Hello again! Sorry for the long delay, I was very busy…
You are absolutely right about VR!! I am in the very lucky position of owning an Odyssey+ and loving it dearly. That thing is amazing! Before that I was lucky to own a Vive, which also was great for its time.
The only time I am flying in 2D, is when learning a new plane/helo or assigning buttons or doing other testing stuff. 🙂
But now I am having the first world problem of haptic feedback…. I tried many solutions:
* classic mouse (annoying because I have to fumble and search for it)
* Joystick button assigned to mouse click (gives me a stiff neck because of the unnatural aiming with my head)
* Logitech MX Ergo trackball (works best of all the things I tried, but it still sucks)
* the VR controllers (not really supported, clumsy, again lots of fumbling)
My idea was to have an input solution that feels “natural”. Looking forward to this device: https://forums.eagle.ru/showthread.php?t=218861
In the meanwhile I am searching for alternatives like the one linked above. Or this one: https://forums.eagle.ru/showthread.php?t=231992
Hmm this device is really interesting! I am a big fan of not using hardware switches at all (lol), because assigning them for every helicopter is a pain, they are placed differently in every heli, and having overhead panel switches on your collective or smth kinda ruins immersion a bit =)
Also, one has to remember, which of these 50 switches he’ve assigned for some function 5 days ago when he had a chance to fly for an hour. This is all a pain, so clickable cockpit is a big deal (also no one has enough switches to implement all of the circuit breakers, etc).
I use mouse a lot, and I don’t really search for it because its always in a predictable place (pretty much like you don’t really look on the gear shift lever while driving!)
However, that ring device you mentioned is much better, because it adds some close to 1:1 movements, and you can wear the ring and hold controls simultaneously, which is a great idea. Maybe I have to think about something like this as well =)
I’ve also seen some nice ideas about tactile controllers for VR which are something like pyramid-shaped things with a radio knob. These things allow to feel which button you are using at the moment without looking at it =) And imho, radios (along with VOR indicator/GPS and altimeter knobs) are most used things in flight =)
So looking at the keyboard from your second link, I can imagine smth with say, 9 buttons, where buttons have a shape of a pyramid, e.g. your numpad, where 1 is the lowest button and 5 is the tallest one. It’s small enough so you can feel exactly what you fingers are over at the moment. Also, I’ve seen a design of a realistic radio knob with 2 degrees of freedom and a button made from inexpensive incremental encoders and 3D printed parts.
Maybe I will try designing something like this one day =) That is, speaking of pyrely VR-specific tactile thingies. The keyboard is great as it is for mimicking similar keyboards (I have no idea how these things are called lol!) in real fighters.

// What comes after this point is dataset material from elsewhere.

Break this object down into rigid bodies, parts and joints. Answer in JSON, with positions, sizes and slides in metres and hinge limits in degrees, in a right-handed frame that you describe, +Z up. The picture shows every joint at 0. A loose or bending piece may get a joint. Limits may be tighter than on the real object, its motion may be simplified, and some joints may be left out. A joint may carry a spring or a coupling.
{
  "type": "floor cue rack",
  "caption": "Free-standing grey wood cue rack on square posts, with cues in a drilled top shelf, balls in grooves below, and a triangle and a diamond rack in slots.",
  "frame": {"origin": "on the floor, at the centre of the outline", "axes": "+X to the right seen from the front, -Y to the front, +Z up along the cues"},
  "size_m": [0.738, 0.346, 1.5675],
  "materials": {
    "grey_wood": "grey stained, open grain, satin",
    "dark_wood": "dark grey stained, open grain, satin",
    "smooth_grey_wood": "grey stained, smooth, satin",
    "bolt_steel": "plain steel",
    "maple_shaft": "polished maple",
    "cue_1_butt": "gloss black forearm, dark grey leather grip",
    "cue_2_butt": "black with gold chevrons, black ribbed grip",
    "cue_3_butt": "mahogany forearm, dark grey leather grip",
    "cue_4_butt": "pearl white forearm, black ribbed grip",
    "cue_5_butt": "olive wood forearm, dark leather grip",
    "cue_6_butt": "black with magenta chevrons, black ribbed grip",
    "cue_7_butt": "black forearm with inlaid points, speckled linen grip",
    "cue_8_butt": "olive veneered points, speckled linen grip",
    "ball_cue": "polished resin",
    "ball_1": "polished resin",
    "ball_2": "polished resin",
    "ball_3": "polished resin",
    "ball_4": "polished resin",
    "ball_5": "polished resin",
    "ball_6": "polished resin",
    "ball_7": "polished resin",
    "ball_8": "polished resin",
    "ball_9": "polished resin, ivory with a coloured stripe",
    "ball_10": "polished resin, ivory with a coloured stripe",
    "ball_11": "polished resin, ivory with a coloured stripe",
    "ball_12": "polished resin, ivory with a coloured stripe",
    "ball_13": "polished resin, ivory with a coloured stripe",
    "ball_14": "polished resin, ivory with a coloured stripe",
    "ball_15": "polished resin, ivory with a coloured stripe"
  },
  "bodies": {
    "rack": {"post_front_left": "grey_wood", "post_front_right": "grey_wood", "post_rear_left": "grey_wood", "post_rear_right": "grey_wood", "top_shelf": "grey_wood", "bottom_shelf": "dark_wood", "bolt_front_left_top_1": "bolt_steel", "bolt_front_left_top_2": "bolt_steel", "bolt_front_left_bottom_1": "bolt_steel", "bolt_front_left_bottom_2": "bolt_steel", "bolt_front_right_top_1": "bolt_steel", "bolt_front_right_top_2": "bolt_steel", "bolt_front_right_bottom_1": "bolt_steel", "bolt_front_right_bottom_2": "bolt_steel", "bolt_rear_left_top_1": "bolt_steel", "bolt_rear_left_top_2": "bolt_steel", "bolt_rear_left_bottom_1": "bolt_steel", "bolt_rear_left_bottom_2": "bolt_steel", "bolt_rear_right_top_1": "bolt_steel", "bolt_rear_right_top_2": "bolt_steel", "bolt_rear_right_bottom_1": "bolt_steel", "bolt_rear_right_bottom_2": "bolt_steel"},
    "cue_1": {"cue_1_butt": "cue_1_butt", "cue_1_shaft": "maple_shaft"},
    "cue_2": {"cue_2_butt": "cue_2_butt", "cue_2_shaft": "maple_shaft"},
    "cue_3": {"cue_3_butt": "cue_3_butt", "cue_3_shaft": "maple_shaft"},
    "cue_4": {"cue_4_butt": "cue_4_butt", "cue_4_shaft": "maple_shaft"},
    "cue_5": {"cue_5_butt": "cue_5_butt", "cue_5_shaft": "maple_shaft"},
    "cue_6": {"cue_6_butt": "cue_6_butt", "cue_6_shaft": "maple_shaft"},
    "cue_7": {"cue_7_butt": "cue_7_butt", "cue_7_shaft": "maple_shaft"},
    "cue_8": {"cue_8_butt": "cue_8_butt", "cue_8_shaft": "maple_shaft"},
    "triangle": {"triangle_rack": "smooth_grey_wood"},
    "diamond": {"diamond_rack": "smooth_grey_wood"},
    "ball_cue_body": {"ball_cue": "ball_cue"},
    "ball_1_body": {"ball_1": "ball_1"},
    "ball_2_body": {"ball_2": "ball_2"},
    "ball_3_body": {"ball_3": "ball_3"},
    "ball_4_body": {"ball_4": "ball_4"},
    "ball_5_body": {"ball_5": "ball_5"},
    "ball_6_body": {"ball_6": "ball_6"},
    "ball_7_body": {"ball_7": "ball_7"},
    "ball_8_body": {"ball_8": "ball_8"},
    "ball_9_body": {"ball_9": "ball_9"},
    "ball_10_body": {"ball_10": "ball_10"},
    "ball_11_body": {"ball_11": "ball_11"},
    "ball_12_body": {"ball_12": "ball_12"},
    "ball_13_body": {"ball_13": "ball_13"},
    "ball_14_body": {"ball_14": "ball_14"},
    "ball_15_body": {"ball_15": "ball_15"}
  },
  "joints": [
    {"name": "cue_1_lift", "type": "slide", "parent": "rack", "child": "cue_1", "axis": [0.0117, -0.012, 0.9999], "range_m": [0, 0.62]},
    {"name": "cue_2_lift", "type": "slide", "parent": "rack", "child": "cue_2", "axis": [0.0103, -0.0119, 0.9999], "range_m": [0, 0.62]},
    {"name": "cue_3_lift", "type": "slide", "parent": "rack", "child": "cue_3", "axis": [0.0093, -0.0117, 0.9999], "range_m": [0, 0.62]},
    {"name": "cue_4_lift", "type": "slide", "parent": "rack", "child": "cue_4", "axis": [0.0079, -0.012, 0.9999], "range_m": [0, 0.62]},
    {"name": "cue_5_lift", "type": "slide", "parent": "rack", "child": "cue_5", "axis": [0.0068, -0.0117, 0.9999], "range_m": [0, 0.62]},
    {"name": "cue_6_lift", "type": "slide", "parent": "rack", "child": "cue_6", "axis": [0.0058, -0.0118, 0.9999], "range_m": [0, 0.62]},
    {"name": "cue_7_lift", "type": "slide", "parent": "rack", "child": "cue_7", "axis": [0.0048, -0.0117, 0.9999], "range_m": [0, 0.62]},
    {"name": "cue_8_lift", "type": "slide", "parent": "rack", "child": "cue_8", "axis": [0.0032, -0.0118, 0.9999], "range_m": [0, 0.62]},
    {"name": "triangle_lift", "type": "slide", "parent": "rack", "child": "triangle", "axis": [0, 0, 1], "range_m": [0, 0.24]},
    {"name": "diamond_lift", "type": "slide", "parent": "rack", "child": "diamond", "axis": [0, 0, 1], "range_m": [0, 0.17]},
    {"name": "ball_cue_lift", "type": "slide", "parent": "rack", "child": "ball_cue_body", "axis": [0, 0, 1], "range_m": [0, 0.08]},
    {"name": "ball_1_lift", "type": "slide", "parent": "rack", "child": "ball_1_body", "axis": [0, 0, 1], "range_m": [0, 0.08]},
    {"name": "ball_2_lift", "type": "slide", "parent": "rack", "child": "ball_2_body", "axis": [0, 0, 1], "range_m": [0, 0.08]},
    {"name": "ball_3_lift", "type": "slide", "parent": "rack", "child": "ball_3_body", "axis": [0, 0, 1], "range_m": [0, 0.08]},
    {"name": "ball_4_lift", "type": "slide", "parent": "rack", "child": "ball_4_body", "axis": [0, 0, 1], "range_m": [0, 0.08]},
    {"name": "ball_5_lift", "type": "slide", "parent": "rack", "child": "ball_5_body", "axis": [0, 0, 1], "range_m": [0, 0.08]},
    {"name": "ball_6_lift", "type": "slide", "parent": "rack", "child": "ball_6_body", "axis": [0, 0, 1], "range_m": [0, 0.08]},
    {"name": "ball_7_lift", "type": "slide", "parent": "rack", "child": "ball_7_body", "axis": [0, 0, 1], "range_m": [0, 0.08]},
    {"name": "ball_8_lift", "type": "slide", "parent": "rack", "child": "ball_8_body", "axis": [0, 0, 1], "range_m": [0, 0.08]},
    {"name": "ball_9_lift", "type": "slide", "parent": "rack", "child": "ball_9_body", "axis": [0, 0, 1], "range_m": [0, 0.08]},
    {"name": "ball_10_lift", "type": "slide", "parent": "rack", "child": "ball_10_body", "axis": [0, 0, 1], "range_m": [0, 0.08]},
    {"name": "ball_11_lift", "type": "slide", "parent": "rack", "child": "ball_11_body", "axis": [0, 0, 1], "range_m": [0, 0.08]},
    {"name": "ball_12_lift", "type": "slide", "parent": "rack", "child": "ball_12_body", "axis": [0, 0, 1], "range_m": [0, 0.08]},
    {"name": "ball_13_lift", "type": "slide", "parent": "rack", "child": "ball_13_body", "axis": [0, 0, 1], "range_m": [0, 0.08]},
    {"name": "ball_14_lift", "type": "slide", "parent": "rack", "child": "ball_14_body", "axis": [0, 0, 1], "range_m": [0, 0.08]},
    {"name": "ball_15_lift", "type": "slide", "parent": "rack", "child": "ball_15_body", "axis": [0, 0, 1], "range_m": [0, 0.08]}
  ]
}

Any chance on a KA-50 collective? I think it would be easy as there is no throttle input! It’s one of my favorite modules in DCS. And a refresh of it is coming this year by ED
Hi Cole! Sadly, can’t promise it soon enough, but I might do it in a couple of months. Next things on the list are pedals hot fix, a pneumatic mod for cyclic and Mi-8 controls.
Meanwhile, you can use a combo of the single throttle lever and a 412 head with a stackable throttle quadrant – it will cover all your needs and its nice to have a throttle grip for flying other stuff! You may probably like the Mi-8 throttle quadrant as well.
It looks like the head will only differ from the 412 in the shape of a plastic case!
is this collective head compatible to the MK IV collective?
and might there be updates of MK IV (e.g. updated pedals?) in the next months?
I’m just curious and would wait for some months if you’re developing new items…
Anyways, awesome stuff – thanks so much for publishing your work.
Hi! You’re welcome!
Yup, there will be updates, the next MKIV thing will be cyclic, then pedals.
The Huey head is compatible with MKIV software, but i havent ported its firmware yet, will be doing it soon. Probably at first spring-loaded-switches-only version will be supported, then, if someone wants it, I might add MKIII-style switch modes support.
Meanwhile, you can use MKIV lever and master controller with MKIII firmware without any problems =)
Thanks for the amazing work on this project. It all looks extremely high quality.
I had a hard time finding the specs for the switches as the part-numbers you gave are exclusively for a Russian site, and the translations either messed up the specs or the specs were just wrong. For example, there is no such thing as an On-Off-On SPST switch, else you wouldn’t have two ons. I have since figured things out, but can I recommend you switch (heheh) the switch specs over to:
2 x 12mm panel mount toggle switch DPDT On-Off-On
1 x 6mm panel mount toggle switch SPDT On-Off-On
2 x 12mm panel mount toggle switch DPDT (On)-Off-(On)
1 x 6mm panel mount push button SPST (On)-Off
1 x 12mm panel mount push button SPST (On)-Off
I would personally find that more helpful than having to interpret a Russian site and find new switches anyways. You could alternatively add the Russian part-numbers as an example in addition to the general description. Obviously up to you as it is your site, but I think it would help out people in the future.
Thank you, Berni! Will fix SPDT thing! I meant SPDT ofc =) The Russian site links were just for pictures =)
Actually, the numbers like MTS-123 should be findable on eBay or Aliexpress, but your way will be even better.
Note that we have a documentation wiki now, that we all edit together during our building experience to make the docs better!
You are welcome to join our DIY community in Discord!
hi, why use an analog joystick to move the search light in the huey instead of a digital navigation key like this?
DCS configures this command as keys not as axes, I don’t know how it works in real life or if it is possible to configure it like this in this simulator
Hi! Those analog joysticks are very durable and can be configured to work as an axis or as keys. In this case, they work as buttons, so it will work with DCS Huey just fine =) This is something that makes the device more universal. It’s possible that I will release another versions of those heads with 5-way switches at some point.